» WRITTEN PROBLEM: Copy the full set of lines exactly as given.

━━━━━━

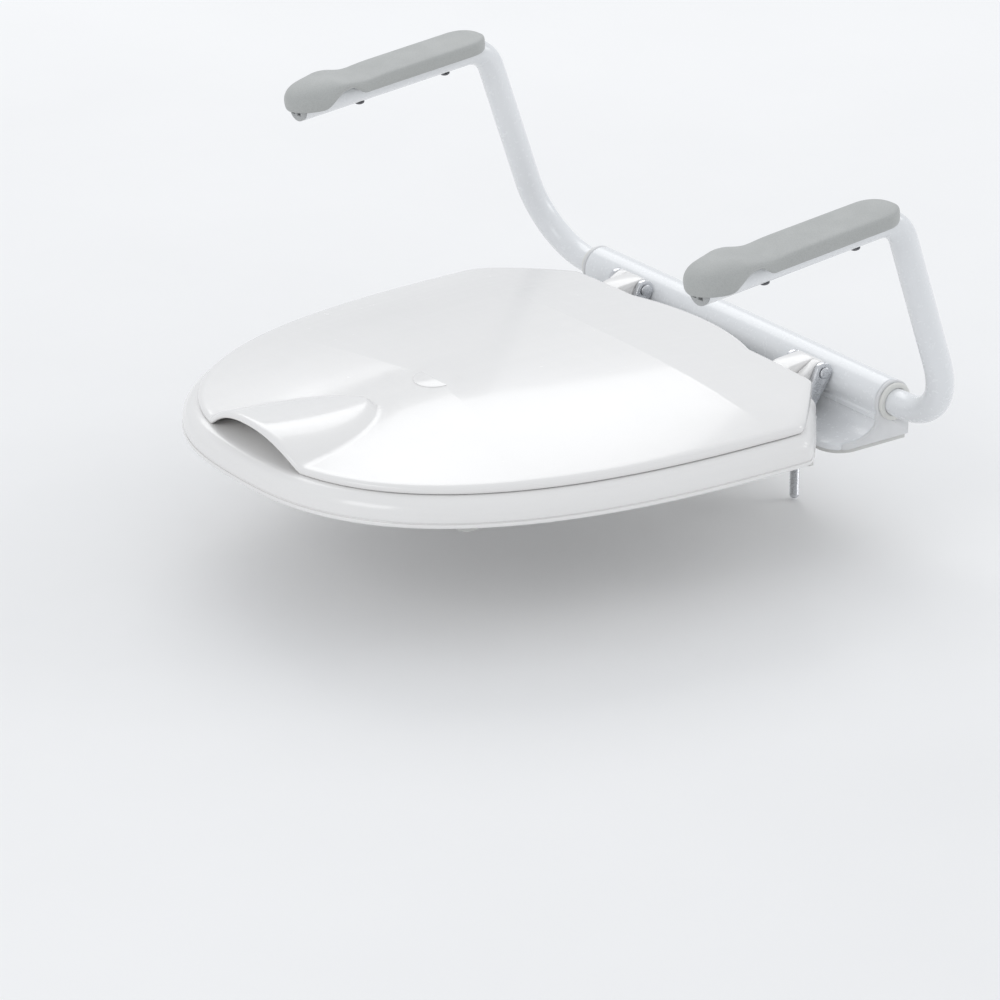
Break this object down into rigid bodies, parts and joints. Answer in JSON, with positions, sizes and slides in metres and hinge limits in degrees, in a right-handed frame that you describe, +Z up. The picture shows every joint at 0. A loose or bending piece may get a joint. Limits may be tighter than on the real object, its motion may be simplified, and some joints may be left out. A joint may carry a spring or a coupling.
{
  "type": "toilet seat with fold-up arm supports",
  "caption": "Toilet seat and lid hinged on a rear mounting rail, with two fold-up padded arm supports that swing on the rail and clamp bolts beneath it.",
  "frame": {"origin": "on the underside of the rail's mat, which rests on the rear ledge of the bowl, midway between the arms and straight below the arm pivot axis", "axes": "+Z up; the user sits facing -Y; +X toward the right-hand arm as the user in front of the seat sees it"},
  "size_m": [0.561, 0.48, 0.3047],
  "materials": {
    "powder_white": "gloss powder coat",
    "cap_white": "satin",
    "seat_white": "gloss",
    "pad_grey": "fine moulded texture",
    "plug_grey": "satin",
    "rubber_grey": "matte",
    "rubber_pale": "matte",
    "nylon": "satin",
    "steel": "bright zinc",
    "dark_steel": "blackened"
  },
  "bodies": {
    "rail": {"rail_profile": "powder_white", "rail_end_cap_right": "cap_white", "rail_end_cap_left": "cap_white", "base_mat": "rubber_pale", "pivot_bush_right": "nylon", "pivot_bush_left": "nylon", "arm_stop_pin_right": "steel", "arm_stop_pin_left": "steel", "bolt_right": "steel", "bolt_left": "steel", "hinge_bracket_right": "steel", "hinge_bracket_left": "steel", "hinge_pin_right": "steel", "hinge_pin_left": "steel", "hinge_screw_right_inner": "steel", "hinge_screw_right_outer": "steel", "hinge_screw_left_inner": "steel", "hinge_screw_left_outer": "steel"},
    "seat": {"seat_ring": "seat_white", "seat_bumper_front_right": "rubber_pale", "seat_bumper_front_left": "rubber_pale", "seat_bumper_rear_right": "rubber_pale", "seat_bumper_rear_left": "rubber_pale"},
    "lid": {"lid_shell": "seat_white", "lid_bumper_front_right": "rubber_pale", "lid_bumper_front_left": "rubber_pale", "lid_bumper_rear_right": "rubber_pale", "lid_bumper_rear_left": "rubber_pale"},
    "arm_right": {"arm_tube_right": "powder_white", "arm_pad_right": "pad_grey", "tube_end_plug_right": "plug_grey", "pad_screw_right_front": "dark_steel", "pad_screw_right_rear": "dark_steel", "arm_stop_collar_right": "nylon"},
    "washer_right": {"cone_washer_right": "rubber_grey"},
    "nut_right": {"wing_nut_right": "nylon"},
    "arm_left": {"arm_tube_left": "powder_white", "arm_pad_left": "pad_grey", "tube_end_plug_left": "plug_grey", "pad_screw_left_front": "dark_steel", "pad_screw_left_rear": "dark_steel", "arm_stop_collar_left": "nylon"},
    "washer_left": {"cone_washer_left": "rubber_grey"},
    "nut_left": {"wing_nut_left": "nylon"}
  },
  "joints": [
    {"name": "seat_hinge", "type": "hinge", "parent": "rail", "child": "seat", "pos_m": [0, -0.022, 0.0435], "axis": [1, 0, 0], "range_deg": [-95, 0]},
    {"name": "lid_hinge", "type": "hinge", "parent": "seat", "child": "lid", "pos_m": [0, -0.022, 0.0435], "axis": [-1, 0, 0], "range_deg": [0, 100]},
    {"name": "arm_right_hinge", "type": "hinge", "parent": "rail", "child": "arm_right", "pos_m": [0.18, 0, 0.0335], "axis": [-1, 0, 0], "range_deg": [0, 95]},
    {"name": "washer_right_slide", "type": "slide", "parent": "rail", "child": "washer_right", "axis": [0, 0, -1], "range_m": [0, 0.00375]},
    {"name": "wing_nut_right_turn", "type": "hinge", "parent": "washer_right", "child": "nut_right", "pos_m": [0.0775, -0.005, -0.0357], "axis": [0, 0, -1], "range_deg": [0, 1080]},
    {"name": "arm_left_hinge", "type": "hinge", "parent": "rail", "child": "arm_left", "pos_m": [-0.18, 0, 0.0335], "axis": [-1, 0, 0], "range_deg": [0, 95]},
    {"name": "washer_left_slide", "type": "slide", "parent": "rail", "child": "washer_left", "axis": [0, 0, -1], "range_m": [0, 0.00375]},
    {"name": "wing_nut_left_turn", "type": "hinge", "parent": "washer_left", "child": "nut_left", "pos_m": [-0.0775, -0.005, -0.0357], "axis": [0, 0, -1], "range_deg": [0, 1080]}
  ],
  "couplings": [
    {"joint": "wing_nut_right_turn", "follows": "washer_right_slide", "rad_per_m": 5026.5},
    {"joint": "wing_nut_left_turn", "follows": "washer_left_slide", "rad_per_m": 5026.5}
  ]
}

━━━━━━

» RESPONSE TO THIS EXERCISE:
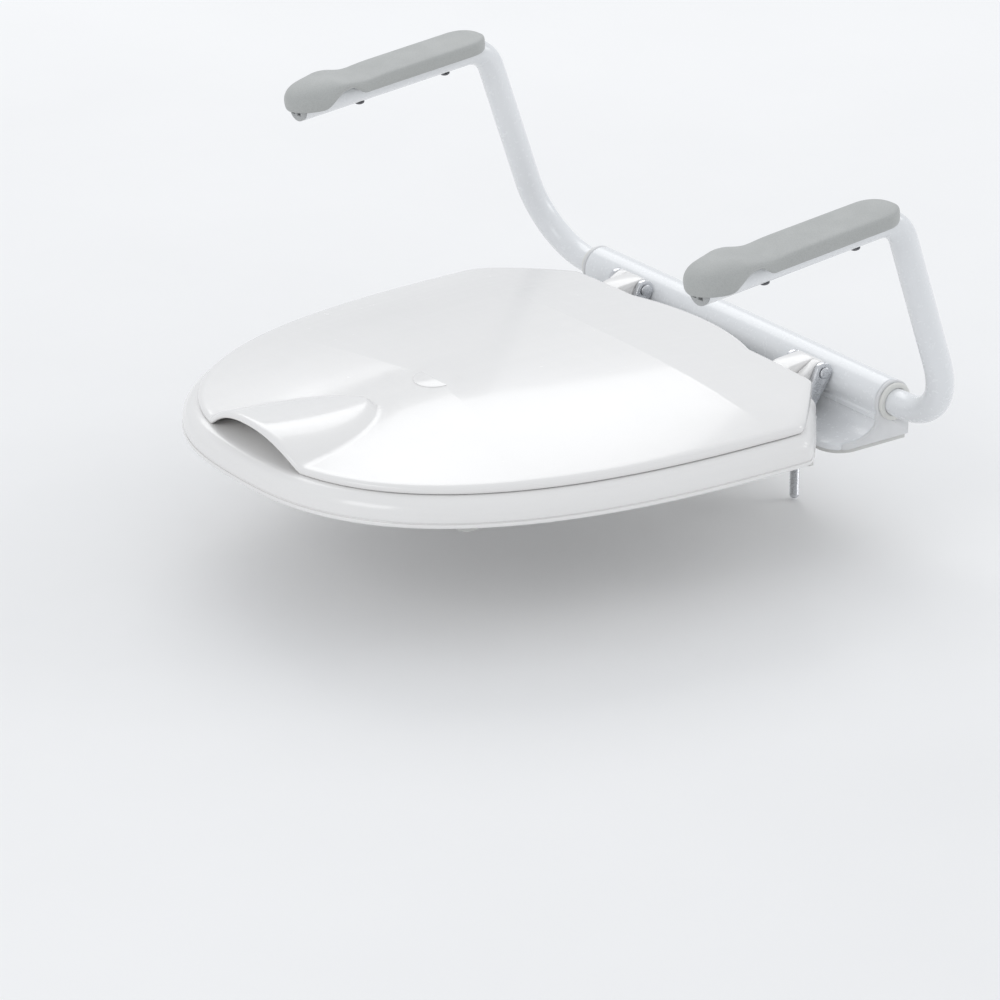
Break this object down into rigid bodies, parts and joints. Answer in JSON, with positions, sizes and slides in metres and hinge limits in degrees, in a right-handed frame that you describe, +Z up. The picture shows every joint at 0. A loose or bending piece may get a joint. Limits may be tighter than on the real object, its motion may be simplified, and some joints may be left out. A joint may carry a spring or a coupling.
{
  "type": "toilet seat with fold-up arm supports",
  "caption": "Toilet seat and lid hinged on a rear mounting rail, with two fold-up padded arm supports that swing on the rail and clamp bolts beneath it.",
  "frame": {"origin": "on the underside of the rail's mat, which rests on the rear ledge of the bowl, midway between the arms and straight below the arm pivot axis", "axes": "+Z up; the user sits facing -Y; +X toward the right-hand arm as the user in front of the seat sees it"},
  "size_m": [0.561, 0.48, 0.3047],
  "materials": {
    "powder_white": "gloss powder coat",
    "cap_white": "satin",
    "seat_white": "gloss",
    "pad_grey": "fine moulded texture",
    "plug_grey": "satin",
    "rubber_grey": "matte",
    "rubber_pale": "matte",
    "nylon": "satin",
    "steel": "bright zinc",
    "dark_steel": "blackened"
  },
  "bodies": {
    "rail": {"rail_profile": "powder_white", "rail_end_cap_right": "cap_white", "rail_end_cap_left": "cap_white", "base_mat": "rubber_pale", "pivot_bush_right": "nylon", "pivot_bush_left": "nylon", "arm_stop_pin_right": "steel", "arm_stop_pin_left": "steel", "bolt_right": "steel", "bolt_left": "steel", "hinge_bracket_right": "steel", "hinge_bracket_left": "steel", "hinge_pin_right": "steel", "hinge_pin_left": "steel", "hinge_screw_right_inner": "steel", "hinge_screw_right_outer": "steel", "hinge_screw_left_inner": "steel", "hinge_screw_left_outer": "steel"},
    "seat": {"seat_ring": "seat_white", "seat_bumper_front_right": "rubber_pale", "seat_bumper_front_left": "rubber_pale", "seat_bumper_rear_right": "rubber_pale", "seat_bumper_rear_left": "rubber_pale"},
    "lid": {"lid_shell": "seat_white", "lid_bumper_front_right": "rubber_pale", "lid_bumper_front_left": "rubber_pale", "lid_bumper_rear_right": "rubber_pale", "lid_bumper_rear_left": "rubber_pale"},
    "arm_right": {"arm_tube_right": "powder_white", "arm_pad_right": "pad_grey", "tube_end_plug_right": "plug_grey", "pad_screw_right_front": "dark_steel", "pad_screw_right_rear": "dark_steel", "arm_stop_collar_right": "nylon"},
    "washer_right": {"cone_washer_right": "rubber_grey"},
    "nut_right": {"wing_nut_right": "nylon"},
    "arm_left": {"arm_tube_left": "powder_white", "arm_pad_left": "pad_grey", "tube_end_plug_left": "plug_grey", "pad_screw_left_front": "dark_steel", "pad_screw_left_rear": "dark_steel", "arm_stop_collar_left": "nylon"},
    "washer_left": {"cone_washer_left": "rubber_grey"},
    "nut_left": {"wing_nut_left": "nylon"}
  },
  "joints": [
    {"name": "seat_hinge", "type": "hinge", "parent": "rail", "child": "seat", "pos_m": [0, -0.022, 0.0435], "axis": [1, 0, 0], "range_deg": [-95, 0]},
    {"name": "lid_hinge", "type": "hinge", "parent": "seat", "child": "lid", "pos_m": [0, -0.022, 0.0435], "axis": [-1, 0, 0], "range_deg": [0, 100]},
    {"name": "arm_right_hinge", "type": "hinge", "parent": "rail", "child": "arm_right", "pos_m": [0.18, 0, 0.0335], "axis": [-1, 0, 0], "range_deg": [0, 95]},
    {"name": "washer_right_slide", "type": "slide", "parent": "rail", "child": "washer_right", "axis": [0, 0, -1], "range_m": [0, 0.00375]},
    {"name": "wing_nut_right_turn", "type": "hinge", "parent": "washer_right", "child": "nut_right", "pos_m": [0.0775, -0.005, -0.0357], "axis": [0, 0, -1], "range_deg": [0, 1080]},
    {"name": "arm_left_hinge", "type": "hinge", "parent": "rail", "child": "arm_left", "pos_m": [-0.18, 0, 0.0335], "axis": [-1, 0, 0], "range_deg": [0, 95]},
    {"name": "washer_left_slide", "type": "slide", "parent": "rail", "child": "washer_left", "axis": [0, 0, -1], "range_m": [0, 0.00375]},
    {"name": "wing_nut_left_turn", "type": "hinge", "parent": "washer_left", "child": "nut_left", "pos_m": [-0.0775, -0.005, -0.0357], "axis": [0, 0, -1], "range_deg": [0, 1080]}
  ],
  "couplings": [
    {"joint": "wing_nut_right_turn", "follows": "washer_right_slide", "rad_per_m": 5026.5},
    {"joint": "wing_nut_left_turn", "follows": "washer_left_slide", "rad_per_m": 5026.5}
  ]
}